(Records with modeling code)
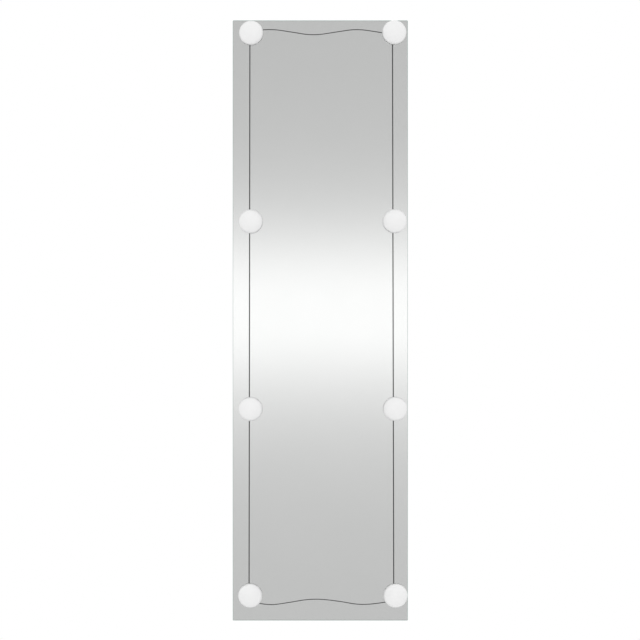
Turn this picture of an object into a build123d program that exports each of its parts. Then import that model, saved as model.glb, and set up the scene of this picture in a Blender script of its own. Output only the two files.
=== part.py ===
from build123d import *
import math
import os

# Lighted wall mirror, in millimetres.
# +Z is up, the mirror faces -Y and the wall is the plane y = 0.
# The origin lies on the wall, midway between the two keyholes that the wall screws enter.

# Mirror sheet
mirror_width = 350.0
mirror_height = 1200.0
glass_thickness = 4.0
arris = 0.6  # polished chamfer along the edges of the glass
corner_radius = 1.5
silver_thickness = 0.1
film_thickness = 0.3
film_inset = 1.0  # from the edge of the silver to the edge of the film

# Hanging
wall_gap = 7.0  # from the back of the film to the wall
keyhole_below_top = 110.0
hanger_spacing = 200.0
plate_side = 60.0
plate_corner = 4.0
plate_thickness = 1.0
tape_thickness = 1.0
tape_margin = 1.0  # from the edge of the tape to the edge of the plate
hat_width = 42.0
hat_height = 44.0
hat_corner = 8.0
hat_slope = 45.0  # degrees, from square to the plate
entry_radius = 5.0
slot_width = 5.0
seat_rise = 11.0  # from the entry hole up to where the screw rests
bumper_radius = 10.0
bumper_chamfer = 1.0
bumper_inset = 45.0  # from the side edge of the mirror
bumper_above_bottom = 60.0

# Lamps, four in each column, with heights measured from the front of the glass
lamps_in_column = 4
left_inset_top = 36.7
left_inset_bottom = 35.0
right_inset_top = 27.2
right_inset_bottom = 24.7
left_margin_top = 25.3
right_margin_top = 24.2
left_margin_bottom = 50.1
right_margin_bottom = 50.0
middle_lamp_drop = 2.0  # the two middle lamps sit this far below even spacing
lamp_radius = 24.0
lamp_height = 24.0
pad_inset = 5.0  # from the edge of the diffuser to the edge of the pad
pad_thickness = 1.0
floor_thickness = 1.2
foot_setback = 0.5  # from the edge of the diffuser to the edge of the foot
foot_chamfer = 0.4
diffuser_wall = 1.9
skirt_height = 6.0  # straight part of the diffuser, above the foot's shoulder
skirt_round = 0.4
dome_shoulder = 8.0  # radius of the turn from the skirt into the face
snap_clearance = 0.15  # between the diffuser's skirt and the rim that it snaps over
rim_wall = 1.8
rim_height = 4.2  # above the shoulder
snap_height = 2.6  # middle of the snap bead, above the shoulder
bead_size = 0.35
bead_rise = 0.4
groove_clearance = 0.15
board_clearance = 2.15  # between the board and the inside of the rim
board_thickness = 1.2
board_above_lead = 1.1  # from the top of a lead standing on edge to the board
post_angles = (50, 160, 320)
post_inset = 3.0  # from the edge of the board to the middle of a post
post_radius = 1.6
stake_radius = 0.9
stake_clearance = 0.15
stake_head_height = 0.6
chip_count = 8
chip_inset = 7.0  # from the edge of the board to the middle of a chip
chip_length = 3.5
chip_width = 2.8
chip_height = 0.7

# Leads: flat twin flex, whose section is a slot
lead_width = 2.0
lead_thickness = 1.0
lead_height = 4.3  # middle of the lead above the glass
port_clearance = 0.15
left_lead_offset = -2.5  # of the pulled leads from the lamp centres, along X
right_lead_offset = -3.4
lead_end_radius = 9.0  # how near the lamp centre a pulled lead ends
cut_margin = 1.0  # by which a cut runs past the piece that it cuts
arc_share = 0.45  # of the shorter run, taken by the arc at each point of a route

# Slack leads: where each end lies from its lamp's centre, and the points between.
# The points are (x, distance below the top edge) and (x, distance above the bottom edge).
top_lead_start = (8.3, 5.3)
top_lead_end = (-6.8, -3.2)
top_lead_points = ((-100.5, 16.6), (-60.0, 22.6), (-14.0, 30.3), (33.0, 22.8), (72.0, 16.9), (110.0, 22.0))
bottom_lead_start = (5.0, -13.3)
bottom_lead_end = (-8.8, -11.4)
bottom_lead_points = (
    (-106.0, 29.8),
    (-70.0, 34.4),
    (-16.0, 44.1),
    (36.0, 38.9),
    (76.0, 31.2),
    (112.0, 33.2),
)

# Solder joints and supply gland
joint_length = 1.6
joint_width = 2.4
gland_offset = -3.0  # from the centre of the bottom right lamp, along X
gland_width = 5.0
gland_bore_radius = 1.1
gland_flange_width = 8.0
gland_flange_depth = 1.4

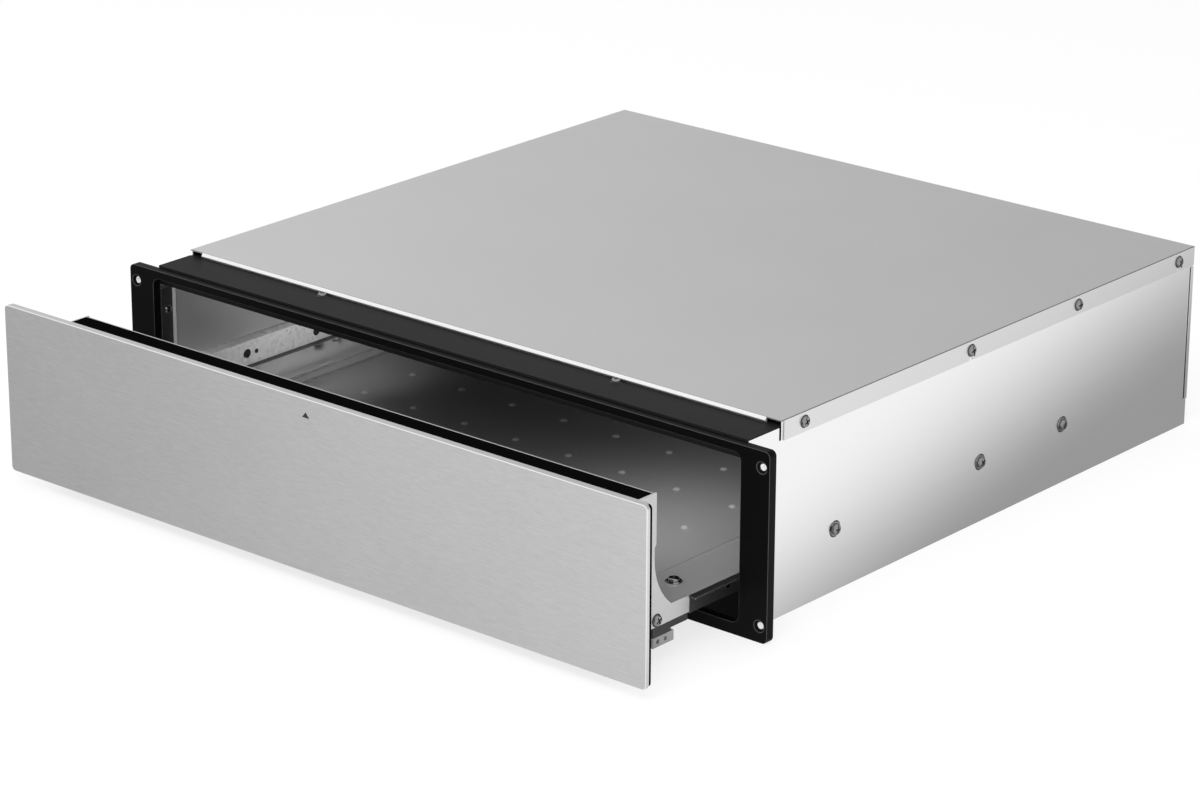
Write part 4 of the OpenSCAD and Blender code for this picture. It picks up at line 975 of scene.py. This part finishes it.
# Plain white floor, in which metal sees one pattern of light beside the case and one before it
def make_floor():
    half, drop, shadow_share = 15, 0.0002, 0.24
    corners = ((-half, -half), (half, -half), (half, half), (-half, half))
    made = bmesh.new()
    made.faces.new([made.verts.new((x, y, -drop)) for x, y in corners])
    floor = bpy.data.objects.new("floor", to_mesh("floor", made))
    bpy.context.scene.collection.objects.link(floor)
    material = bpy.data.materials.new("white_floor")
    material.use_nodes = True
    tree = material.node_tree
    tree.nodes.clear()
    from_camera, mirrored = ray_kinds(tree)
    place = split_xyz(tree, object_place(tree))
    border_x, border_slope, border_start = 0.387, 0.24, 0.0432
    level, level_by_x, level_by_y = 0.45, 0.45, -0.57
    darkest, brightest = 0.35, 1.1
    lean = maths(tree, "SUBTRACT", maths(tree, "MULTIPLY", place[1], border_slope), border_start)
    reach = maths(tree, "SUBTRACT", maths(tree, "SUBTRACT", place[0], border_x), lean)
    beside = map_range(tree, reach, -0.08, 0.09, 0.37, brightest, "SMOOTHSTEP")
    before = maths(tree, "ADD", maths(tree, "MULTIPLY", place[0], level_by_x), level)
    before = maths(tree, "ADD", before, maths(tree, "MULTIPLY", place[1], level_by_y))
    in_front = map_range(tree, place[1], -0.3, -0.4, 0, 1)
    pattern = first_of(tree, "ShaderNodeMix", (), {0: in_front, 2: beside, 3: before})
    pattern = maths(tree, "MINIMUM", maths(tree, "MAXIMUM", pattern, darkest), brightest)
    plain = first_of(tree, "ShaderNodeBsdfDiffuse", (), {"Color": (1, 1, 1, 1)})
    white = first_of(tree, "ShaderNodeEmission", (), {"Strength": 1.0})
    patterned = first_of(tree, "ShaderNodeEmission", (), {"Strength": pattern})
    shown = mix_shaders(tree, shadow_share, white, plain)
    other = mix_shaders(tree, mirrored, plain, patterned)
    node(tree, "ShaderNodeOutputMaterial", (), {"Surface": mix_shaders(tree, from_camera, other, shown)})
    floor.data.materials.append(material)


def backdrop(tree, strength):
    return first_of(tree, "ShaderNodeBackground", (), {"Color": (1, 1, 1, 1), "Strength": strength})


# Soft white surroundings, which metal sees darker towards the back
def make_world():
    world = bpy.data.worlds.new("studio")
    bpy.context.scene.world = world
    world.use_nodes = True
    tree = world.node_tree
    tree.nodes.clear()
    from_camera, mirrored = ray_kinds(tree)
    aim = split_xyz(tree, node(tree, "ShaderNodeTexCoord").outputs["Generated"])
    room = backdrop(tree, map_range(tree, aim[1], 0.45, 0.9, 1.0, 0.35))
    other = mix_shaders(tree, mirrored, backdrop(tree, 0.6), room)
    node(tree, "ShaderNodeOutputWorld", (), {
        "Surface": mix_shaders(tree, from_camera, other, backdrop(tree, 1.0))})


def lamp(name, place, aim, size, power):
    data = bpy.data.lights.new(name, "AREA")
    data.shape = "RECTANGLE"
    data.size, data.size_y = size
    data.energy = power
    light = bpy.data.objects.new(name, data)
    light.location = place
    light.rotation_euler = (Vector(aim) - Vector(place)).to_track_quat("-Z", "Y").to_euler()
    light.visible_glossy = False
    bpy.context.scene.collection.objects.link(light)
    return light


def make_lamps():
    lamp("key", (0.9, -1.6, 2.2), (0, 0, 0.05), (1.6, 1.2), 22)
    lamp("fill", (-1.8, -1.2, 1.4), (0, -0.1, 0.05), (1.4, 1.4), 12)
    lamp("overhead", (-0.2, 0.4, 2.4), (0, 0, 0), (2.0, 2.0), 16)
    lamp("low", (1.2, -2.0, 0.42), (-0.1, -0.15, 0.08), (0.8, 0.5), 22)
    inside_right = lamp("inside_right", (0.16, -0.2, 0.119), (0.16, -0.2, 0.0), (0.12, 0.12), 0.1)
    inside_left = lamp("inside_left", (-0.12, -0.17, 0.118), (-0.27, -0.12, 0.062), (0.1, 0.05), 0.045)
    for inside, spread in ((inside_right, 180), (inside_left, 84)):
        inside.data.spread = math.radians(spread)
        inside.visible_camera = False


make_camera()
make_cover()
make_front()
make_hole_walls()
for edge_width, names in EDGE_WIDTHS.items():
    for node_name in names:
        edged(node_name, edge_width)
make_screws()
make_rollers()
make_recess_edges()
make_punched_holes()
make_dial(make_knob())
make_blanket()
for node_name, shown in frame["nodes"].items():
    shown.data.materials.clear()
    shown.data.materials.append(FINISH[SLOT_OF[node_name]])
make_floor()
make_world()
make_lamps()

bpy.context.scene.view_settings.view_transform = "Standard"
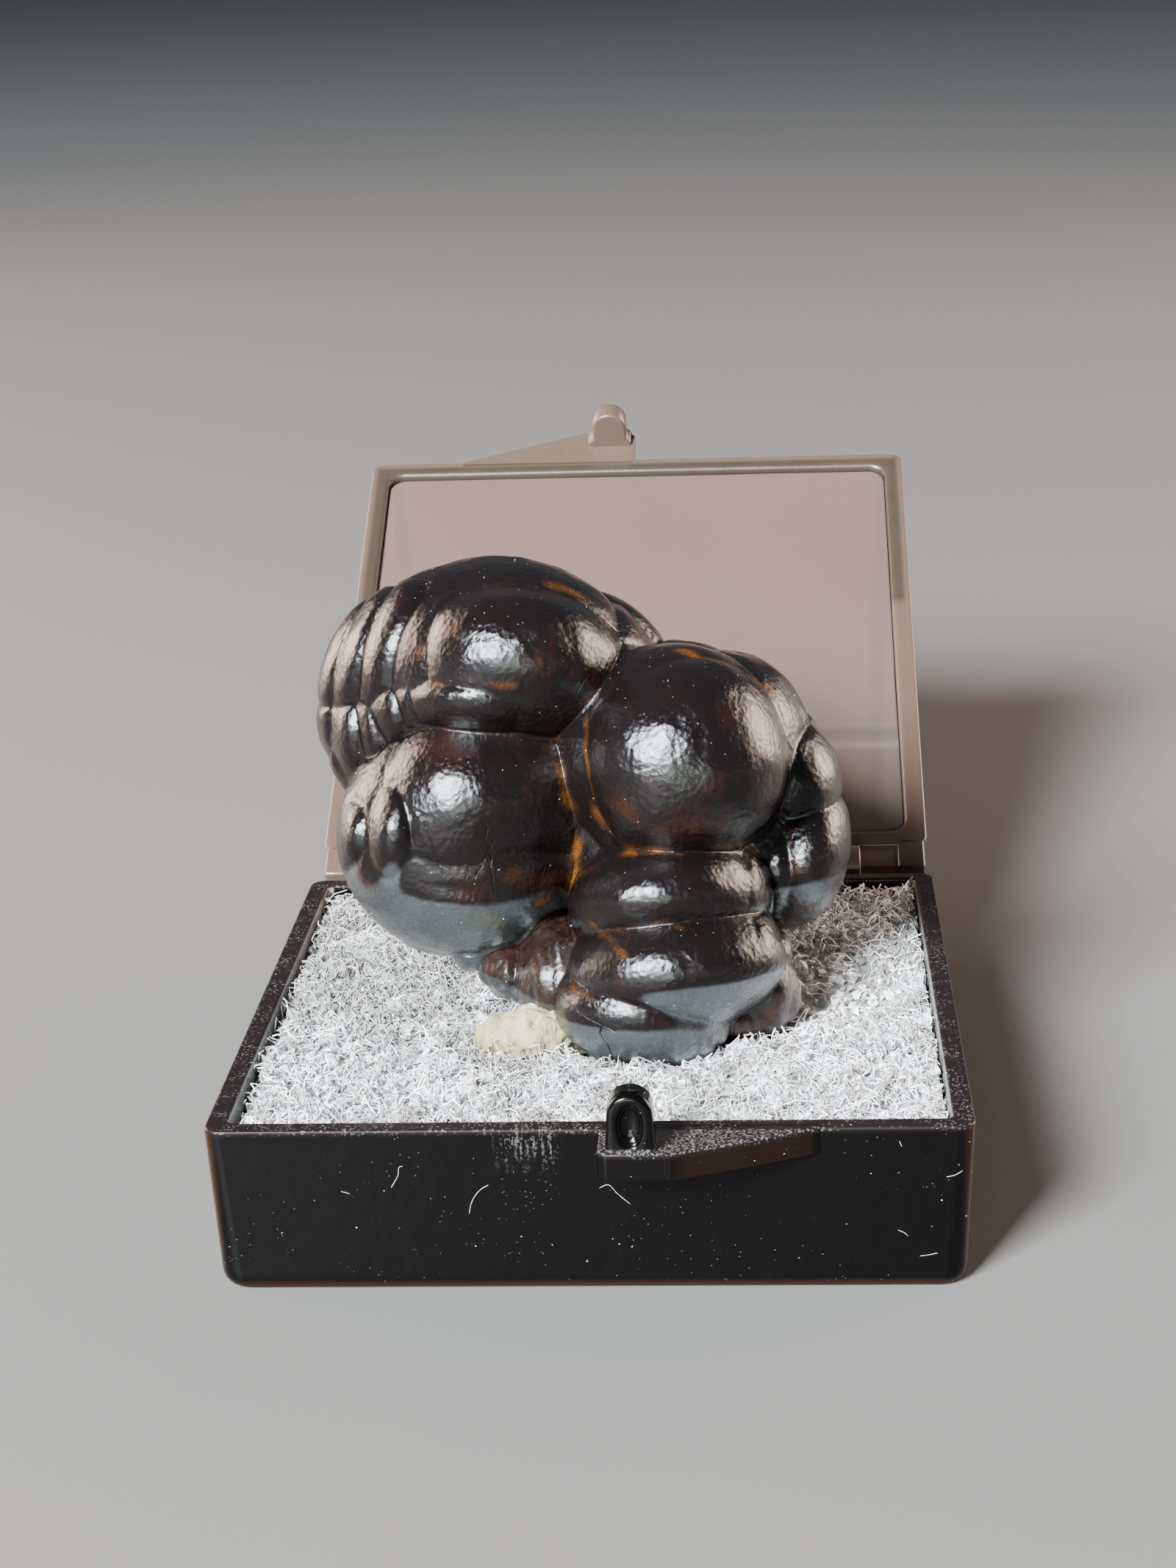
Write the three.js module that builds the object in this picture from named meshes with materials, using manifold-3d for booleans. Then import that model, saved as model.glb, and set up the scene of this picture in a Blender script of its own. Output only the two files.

# Requirement
From the records above, pull out every line containing the word "materials".

# Output below
    material = bpy.data.materials.new("white_floor")
    floor.data.materials.append(material)
    shown.data.materials.clear()
    shown.data.materials.append(FINISH[SLOT_OF[node_name]])
Write the three.js module that builds the object in this picture from named meshes with materials, using manifold-3d for booleans. Then import that model, saved as model.glb, and set up the scene of this picture in a Blender script of its own. Output only the two files.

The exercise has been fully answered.